A round-up of today’s other court news stories in brief:
Jail for driver who wreaked havoc in city
A 20-year-old Limerick man has been jailed for 18 months by Dublin Circuit Criminal Court for driving in a manner which created a substantial risk of causing death or serious harm to another.
Liam Keane, Singland Gardens, Ballysimon, Limerick, pleaded guilty to reckless endangerment, driving over the legal alcohol limit and driving without insurance at Mountjoy Square West and dangerous driving at North Frederick Street, Dublin on January 16th, 2005.
Judge Katherine Delahunt said Keane chose to "wreak havoc" by driving a car while disqualified, without insurance and having consumed alcohol. She said he "put people in fear of their lives and chose to avoid the gardaí in the most reckless of circumstances".
Judge Delahunt also imposed a €1,000 fine and disqualified Keane from driving for five years.
Tougher sentence for robbery
A man who stole €9,000 from an 81-year-old woman, the grandmother of his accomplice, is to serve four years in prison after the Court of Criminal Appeal yesterday ruled his original sentence was unduly lenient. The court heard the man's accomplice has since committed suicide.
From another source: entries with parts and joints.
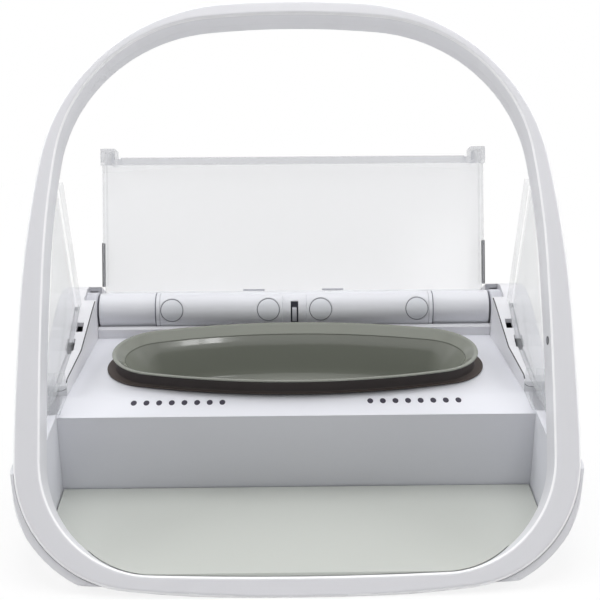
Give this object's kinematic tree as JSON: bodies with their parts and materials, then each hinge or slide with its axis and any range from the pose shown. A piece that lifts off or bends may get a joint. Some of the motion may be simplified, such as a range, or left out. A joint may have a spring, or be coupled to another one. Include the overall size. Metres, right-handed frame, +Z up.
{
  "type": "microchip pet feeder",
  "caption": "Pet feeder with a leaning reader hoop, a recessed oval bowl, a tray and a motor-driven lid that opens for one animal.",
  "frame": {"origin": "on the table under the middle of the feeder's bounding box", "axes": "+X across the feeder to the right seen from the front, +Y from the front to the back, +Z up"},
  "size_m": [0.232, 0.2553, 0.2065],
  "materials": {
    "white_plastic": "satin white",
    "deck_plastic": "fine matte light grey",
    "mat_rubber": "matte pale grey",
    "lid_plastic": "clear",
    "cap_plastic": "smooth white",
    "hub_plastic": "smooth pale grey",
    "clear_plastic": "clear",
    "bowl_plastic": "glossy dark grey brown",
    "seal_rubber": "matte dark brown",
    "strip_rubber": "matte dark grey",
    "window_plastic": "smoked",
    "coil_copper": "enamelled copper wire",
    "steel": "plain steel",
    "bearing_plastic": "natural bearing plastic",
    "gear_plastic": "natural gear plastic",
    "motor_steel": "drawn can",
    "board": "green circuit board",
    "switch_plastic": "black",
    "cell_sleeve": "printed-free dark sleeve",
    "contact_metal": "nickel plated",
    "button_plastic": "soft grey",
    "foot_rubber": "matte black"
  },
  "bodies": {
    "base": {"hoop_front": "white_plastic", "hoop_rear": "white_plastic", "antenna_coil": "coil_copper", "sensor_windows": "window_plastic", "base_shell": "white_plastic", "top_deck": "deck_plastic", "front_mat": "mat_rubber", "rear_cover": "white_plastic", "side_rail_left": "white_plastic", "side_rail_right": "white_plastic", "side_shield_left": "clear_plastic", "side_shield_right": "clear_plastic", "shield_clip_left": "clear_plastic", "shield_clip_right": "clear_plastic", "hub_cover_left": "hub_plastic", "hub_cover_right": "hub_plastic", "shaft_bushes": "bearing_plastic", "lid_motor": "motor_steel", "gear_plate": "steel", "idler_pin": "steel", "lid_position_switch": "switch_plastic", "battery_cells_left": "cell_sleeve", "battery_cells_right": "cell_sleeve", "battery_contacts": "contact_metal", "main_board": "board", "button_board": "board", "rubber_feet": "foot_rubber", "case_screws": "steel"},
    "lid_assembly": {"lid": "lid_plastic", "lid_edge_seals": "strip_rubber", "lid_carrier": "cap_plastic", "lid_caps": "cap_plastic", "lid_screws": "steel", "centre_catch": "cap_plastic", "pivot_pin_left": "steel", "drive_shaft_right": "steel", "lid_gear": "gear_plastic"},
    "idler": {"idler_gear": "gear_plastic"},
    "pinion": {"motor_pinion": "gear_plastic"},
    "bowl_assembly": {"bowl": "bowl_plastic", "bowl_gasket": "seal_rubber"},
    "learn": {"learn_button": "button_plastic"},
    "mode": {"mode_button": "button_plastic"},
    "cover_left": {"battery_cover_left": "white_plastic"},
    "cover_right": {"battery_cover_right": "white_plastic"}
  },
  "joints": [
    {"name": "lid_hinge", "type": "hinge", "parent": "base", "child": "lid_assembly", "pos_m": [0, 0.035, 0.0538], "axis": [-1, 0, 0], "range_deg": [-112, 0]},
    {"name": "idler_turn", "type": "hinge", "parent": "base", "child": "idler", "pos_m": [0, 0.044, 0.0418], "axis": [-1, 0, 0], "range_deg": [0, 128.1]},
    {"name": "pinion_turn", "type": "hinge", "parent": "base", "child": "pinion", "pos_m": [0, 0.0556, 0.0387], "axis": [-1, 0, 0], "range_deg": [-179.3, 0]},
    {"name": "bowl_lift", "type": "slide", "parent": "base", "child": "bowl_assembly", "axis": [0, 0, 1], "range_m": [0, 0.06]},
    {"name": "learn_press", "type": "slide", "parent": "base", "child": "learn", "axis": [0, -0.3657, -0.9308], "range_m": [0, 0.0015], "stiffness_N_per_m": 300, "springref_m": -0.001},
    {"name": "mode_press", "type": "slide", "parent": "base", "child": "mode", "axis": [0, -0.3657, -0.9308], "range_m": [0, 0.0015], "stiffness_N_per_m": 300, "springref_m": -0.001},
    {"name": "cover_left_slide", "type": "slide", "parent": "base", "child": "cover_left", "axis": [0, 0, -1], "range_m": [0, 0.01]},
    {"name": "cover_right_slide", "type": "slide", "parent": "base", "child": "cover_right", "axis": [0, 0, -1], "range_m": [0, 0.01]}
  ],
  "couplings": [
    {"joint": "idler_turn", "follows": "lid_hinge", "ratio": -1.1429},
    {"joint": "pinion_turn", "follows": "lid_hinge", "ratio": 1.6}
  ]
}
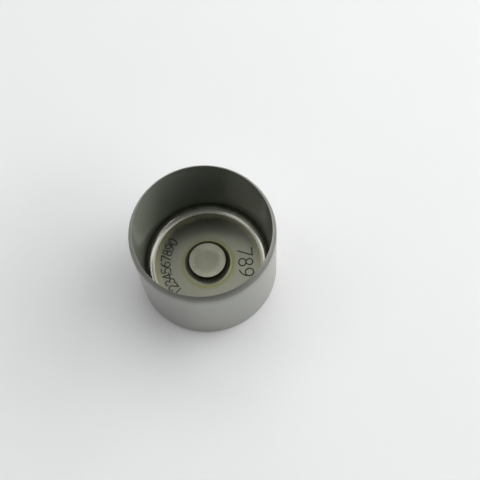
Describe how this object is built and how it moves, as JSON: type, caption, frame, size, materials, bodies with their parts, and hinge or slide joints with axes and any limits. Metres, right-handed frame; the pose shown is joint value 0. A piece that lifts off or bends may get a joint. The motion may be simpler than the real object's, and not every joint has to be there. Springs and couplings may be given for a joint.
{
  "type": "bucket tappet",
  "caption": "One-piece steel bucket tappet: a thin-walled cup with a flat cam face outside and a raised round stem pad on the floor inside.",
  "frame": {"origin": "centre of the cam face, which is the closed end's outer face", "axes": "+Z along the cup's axis, from the cam face towards the open end; X and Y are free, as the part is a solid of revolution"},
  "size_m": [0.028, 0.028, 0.02],
  "materials": {
    "hardened_steel": "ground skirt, lapped cam face and stem pad, heat-treated inside"
  },
  "bodies": {
    "root": {"tappet_bucket": "hardened_steel"}
  },
  "joints": []
}
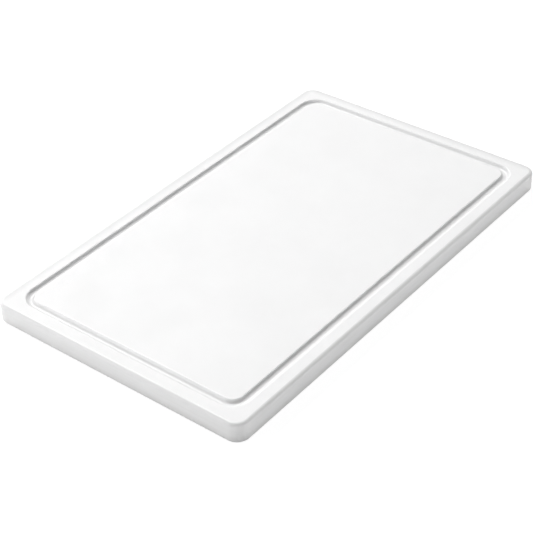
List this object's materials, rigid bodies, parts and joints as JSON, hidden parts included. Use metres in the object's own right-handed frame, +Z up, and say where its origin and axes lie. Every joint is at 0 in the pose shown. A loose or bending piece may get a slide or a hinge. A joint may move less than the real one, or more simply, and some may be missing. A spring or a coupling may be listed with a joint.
{
  "type": "cutting board with juice groove",
  "caption": "Rectangular white plastic cutting board with rounded corners and edges and a juice groove milled round its top face.",
  "frame": {"origin": "middle of the underside, on the surface that the board lies on", "axes": "+X along the board, +Y across it, +Z up through the grooved top face"},
  "size_m": [0.5, 0.3, 0.022],
  "materials": {
    "board": "satin white polyethylene with a fine grain"
  },
  "bodies": {
    "root": {"board": "board"}
  },
  "joints": []
}
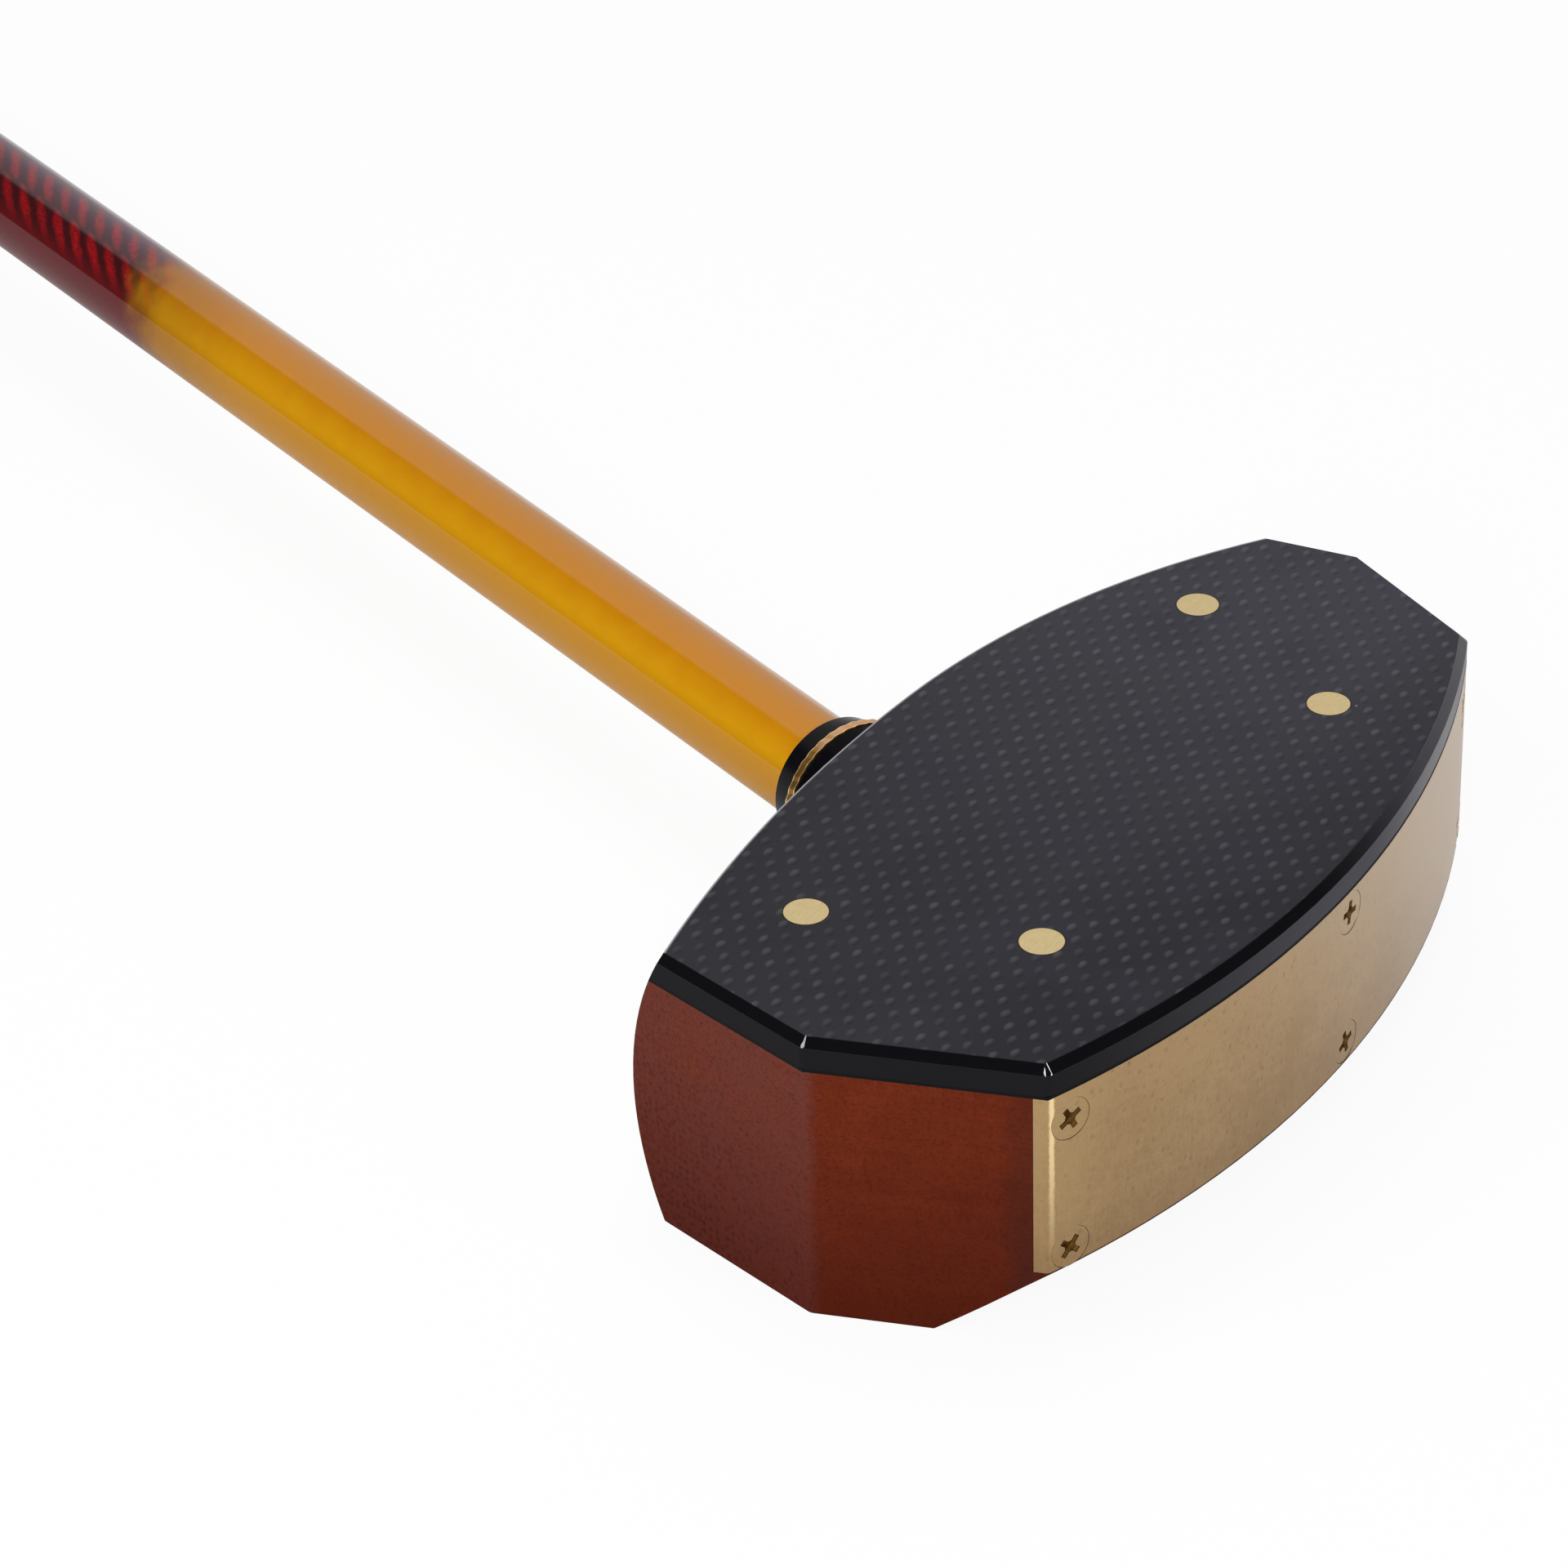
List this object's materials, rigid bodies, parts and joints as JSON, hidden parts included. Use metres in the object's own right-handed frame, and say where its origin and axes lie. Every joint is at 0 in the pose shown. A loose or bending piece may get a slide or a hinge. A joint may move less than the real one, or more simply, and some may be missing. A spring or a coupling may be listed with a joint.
{
  "type": "park golf club",
  "caption": "Right-handed park golf club: faceted wooden mallet head with woven face plate and screwed brass sole, trim rings, tapered tube shaft and rubber grip.",
  "frame": {"origin": "on the head's flat back face, under the middle of the face pins", "axes": "+X from toe to heel, +Y from sole to crown and on towards the grip, +Z out of the striking face"},
  "size_m": [0.2955, 0.8081, 0.0359],
  "materials": {
    "lacquered_wood": "red-brown stain under gloss lacquer",
    "black_fibre": "matt black fibre sheet",
    "woven_laminate": "woven laminate under clear resin, glossy bevel",
    "brass_plate": "brushed",
    "pin_brass": "ground flush and polished",
    "screw_brass": "ground flush and brushed",
    "weight_brass": "turned",
    "black_ring": "gloss black",
    "gold_trim": "gold anodised, cut facets",
    "shaft_lacquer": "woven tube under amber to dark red clear lacquer",
    "plug_plastic": "matt",
    "tape_fabric": "double-sided tape",
    "grip_rubber": "matt, moulded pattern",
    "cap_rubber": "smooth"
  },
  "bodies": {
    "root": {"head_block": "lacquered_wood", "backing_sheet": "black_fibre", "face_plate": "woven_laminate", "face_pin_toe_upper": "pin_brass", "face_pin_heel_upper": "pin_brass", "face_pin_toe_lower": "pin_brass", "face_pin_heel_lower": "pin_brass", "sole_plate": "brass_plate", "sole_screw_toe_front": "screw_brass", "sole_screw_toe_rear": "screw_brass", "sole_screw_middle_front": "screw_brass", "sole_screw_middle_rear": "screw_brass", "sole_screw_heel_front": "screw_brass", "sole_screw_heel_rear": "screw_brass", "toe_weight": "weight_brass", "heel_weight": "weight_brass", "lower_ring": "black_ring", "gold_ring": "gold_trim", "upper_collar": "black_ring", "shaft": "shaft_lacquer", "tip_plug": "plug_plastic", "grip_tape": "tape_fabric", "grip_sleeve": "grip_rubber", "grip_ring": "black_ring", "grip_cap": "cap_rubber"}
  },
  "joints": []
}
Dublin Circuit Criminal Court had imposed a five year sentence, but had suspended all of that term, on Gareth Dowdall (26), of Drumalee Road, Cabra, after he pleaded guilty on May 3rd last to robbery of the woman in December 2003.
A five-year suspended sentence was also imposed on Dowdall's accomplice, Jonathan Clarke (25), of O'Devaney Gardens, Dublin. The sentences were suspended in both cases on the condition that both men remain out of trouble.
In ruling that the trial judge erred in suspending the entire of the five-year sentence, Mr Justice Nial Fennelly said the court would impose a sentence of five years imprisonment to date from December 3rd, 2004 and would suspend the last year of that sentence on Dowdall entering into a bond for good behaviour.
Six years for killing ex-soldier
A Sligo man who had consumed five ecstasy tablets, cocaine, hash and alcohol on the night of an unlawful killing, has been sentenced to six years for the manslaughter of a former soldier in Sligo at the Central Criminal Court yesterday.
Mark Sweeney (22), Finisklin Road, was acquitted of murder last November by a jury but found guilty of the manslaughter of Paul Watters (45), Avondale, Sligo, at Stephen Mews, in the town, on July 27th, 2004.
Mr Justice Paul Carney said Sweeney had taken a considerable amount of pints as well as ecstasy, hash and cocaine on the night of the fatal incident.
He said this led him into the "appalling, uncharacteristic violence in which he was kicking a friend in the face".
Mr Watters had been a member of the Defence Forces in the 1980s.